Garabitas, aunque suene a cursi saliendo de mi áspera boca, es mi pequeña escalera hacia el cielo. Allí me marcho todas las tardes que puedo para tratar de no escuchar a los humanos. En realidad no lo consigo del todo, porque incluso allá arriba retumba el murmullo de Madrid a lo lejos, sus venas latentes de asfalto lanzan su mantra al aire para que no me olvide de ellas, me cuentan burlonas que siempre van a estar ahí, para lo bueno y para lo malo. Lo bueno y lo malo, ¿qué son en realidad lo bueno y lo malo en Madrid? Creo que son la misma cosa, mezclada e indistinguible, pero no me pidáis que defina esa sucia mélange con palabras. Yo soy ella, ella soy yo, y no hay más.

En mi cerro enciendo la chispa para que arda la hoguera, él es quien me da permiso para poner en marcha la máquina que llevo sobre los hombros cuando voy borracho de endorfinas, de adrenalina e incluso de dióxido de nitrógeno. El tiempo pasa mucho más deprisa cuando llevas las pulsaciones altas, y hay que sacarle el jugo a ese estado de gracia, a esa droga tan escasa. En ese momento mi mente vuela bajo y me transformo en el animal que fuimos. Escucho y huelo fino. Respiro hasta el fondo de mis pulmones (gracias padre por este superpoder que me da la vida y me matará) y me diluyo entre las sombras de mi cabeza. Y veo al espíritu de mi setter corriendo desaforado entre los matorrales, y al de mi padre fumándose el penúltimo cigarro. Todo está ahí, en lo más hondo de mi noche más oscura, en mi refugio a prueba de rayos y de bombas de tiempo.

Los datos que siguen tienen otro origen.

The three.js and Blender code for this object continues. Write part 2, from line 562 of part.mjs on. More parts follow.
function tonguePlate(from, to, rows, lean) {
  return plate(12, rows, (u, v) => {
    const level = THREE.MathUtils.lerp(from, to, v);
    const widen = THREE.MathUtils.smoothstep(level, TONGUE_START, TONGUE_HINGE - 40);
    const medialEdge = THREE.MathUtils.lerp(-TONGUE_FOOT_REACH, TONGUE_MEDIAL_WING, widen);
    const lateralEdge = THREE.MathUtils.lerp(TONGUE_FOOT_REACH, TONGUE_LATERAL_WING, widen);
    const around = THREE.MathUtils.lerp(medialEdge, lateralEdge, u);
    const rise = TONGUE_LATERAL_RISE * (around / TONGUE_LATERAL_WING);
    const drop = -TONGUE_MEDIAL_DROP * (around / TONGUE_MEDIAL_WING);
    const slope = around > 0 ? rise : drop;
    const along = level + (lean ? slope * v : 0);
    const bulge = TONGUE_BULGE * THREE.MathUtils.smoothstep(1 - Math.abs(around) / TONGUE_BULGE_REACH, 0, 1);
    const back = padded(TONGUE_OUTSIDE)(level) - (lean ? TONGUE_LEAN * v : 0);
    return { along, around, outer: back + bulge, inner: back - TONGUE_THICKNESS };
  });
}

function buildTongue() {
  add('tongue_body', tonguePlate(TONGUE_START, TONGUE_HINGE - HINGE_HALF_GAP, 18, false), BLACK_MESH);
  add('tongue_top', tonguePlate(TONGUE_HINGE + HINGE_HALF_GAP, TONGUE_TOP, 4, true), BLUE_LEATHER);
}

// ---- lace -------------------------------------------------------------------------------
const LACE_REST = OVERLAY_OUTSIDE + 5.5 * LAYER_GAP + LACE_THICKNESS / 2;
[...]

Escucho a un par de parejas de águilas que reinan sobre sus laderas, las distingo a lo lejos, las admiro cuando pían y se dejan ver sobre el cielo oxidado de Madrid. Pero mis favoritas son las urracas, yo soy una urraca más. Son los animales que más definen esta ciudad. Sobreviven al frío, al sol abrasador, a la contaminación e incluso al veneno. Dicen que ellas son capaces de distinguir a las personas, de imitar nuestra voz con su graznido. Yo las he visto atacar en parejas a conejos o a gatos que invadían su territorio sobre los cerros pelados. Las siento cuando disfrutan del hielo y cuando se desgañitan de sed en agosto. En invierno, cuando el viento arrecia, se las puede ver descansar acurrucadas sobre las copas de los árboles, zarandeadas por el viento. Chasqueo la lengua y me miran, no sé si me reconoce alguna, todo es posible aquí. Nunca se apartan ni aparentan tener miedo al hombre, me observan con aire de desprecio desde detrás de ese pico puntiagudo y de esas plumas negras con retazos en verde oscuro. Revolotean altivas, con aire de superioridad frente a los conejos que se espantan al más mínimo ruido. Los conejos han sobrevivido también a todo, al cazadero real que fue la Casa de Campo, a los coches y hasta a la mixomatosis. Sobrevivieron horadando hasta el tuétano de Garabitas, bajo el que han construído su ciudad subterranea secreta.

Cuando anochece desciendo el monte y vuelvo a mi cueva. Bajo por esa escalera con la que nunca llego a tocar las nubes ni con la punta de los dedos. Nunca se sube suficientemente alto para conseguirlo, sólo es una ilusión óptica, o imaginación desbordada. En Madrid el cielo y la tierra están muy cerca, pero jamás se tocan. Corro las cortinas y bajo la persiana. Me tumbo en mi cama de clavos para pagar mi penitencia a los dioses de Madrid e intento soñar con el bosque. Al levantarme nunca recuerdo lo que he soñado.